Progressive activists have a very keen and specific interest in the tiny, embattled State of Israel, one that is curiously not replicated with other, more powerful countries with grim human rights records and significant investments in UK finance, higher education and other sectors. 

That’s their prerogative but when they accuse Israel of imposing apartheid or conducting a genocide, it’s my prerogative to call them liars.

None of those matters should come into this since, as Baillie Gifford points out, its relationship to both carbon-based energy and Israel is negligible.

But for the ideological purity police, this is not good enough, and so Baillie Gifford is a target for them. 

A Scottish success story that gives children access to books and the chance to meet authors. If that is your idea of a villain, you have an odd definition of virtue.

You might regard Lefty activists attacking a book festival as unconcerning. 

But the arts belong to all of us – and there is every reason to assert our collective ownership of Scotland’s literary and creative traditions.

Driving out philanthropic companies like Baillie Gifford is exactly what you would expect privileged activists to do. 
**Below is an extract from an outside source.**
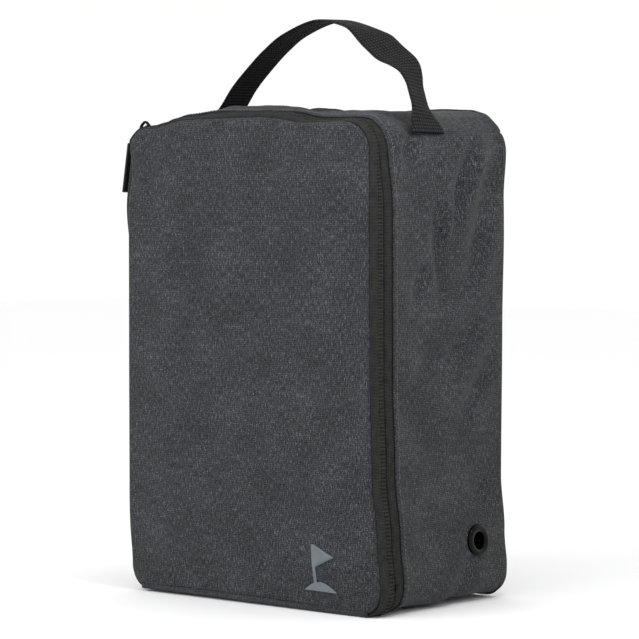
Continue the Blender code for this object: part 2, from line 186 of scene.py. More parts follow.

Their access to literature and that of their children will not be impeded by ruining the Edinburgh Book Festival. 

They have the means and motivation to keep their book shelves well-stocked.

It is those for whom the literary world seems remote and elitist who will suffer.

As Baillie Gifford partner Nick Thomas states: ‘We hold the activists squarely responsible for the inhibiting effect their action will have on funding for the arts in this country.’

I fear he is correct. After the treatment his firm has been dealt, who would want to fund an arts festival in this country? 

Who would expose their brand to reputational risk from activists hell bent on hijacking their philanthropy for their own ideological ends?

We must stand up to activists and refuse to allow them to place their political fixations at the centre of every aspect of our lives. 

Culture belongs to everyone. Those who seek to monopolise it out of intolerance for neutrality should feel our intolerance in return.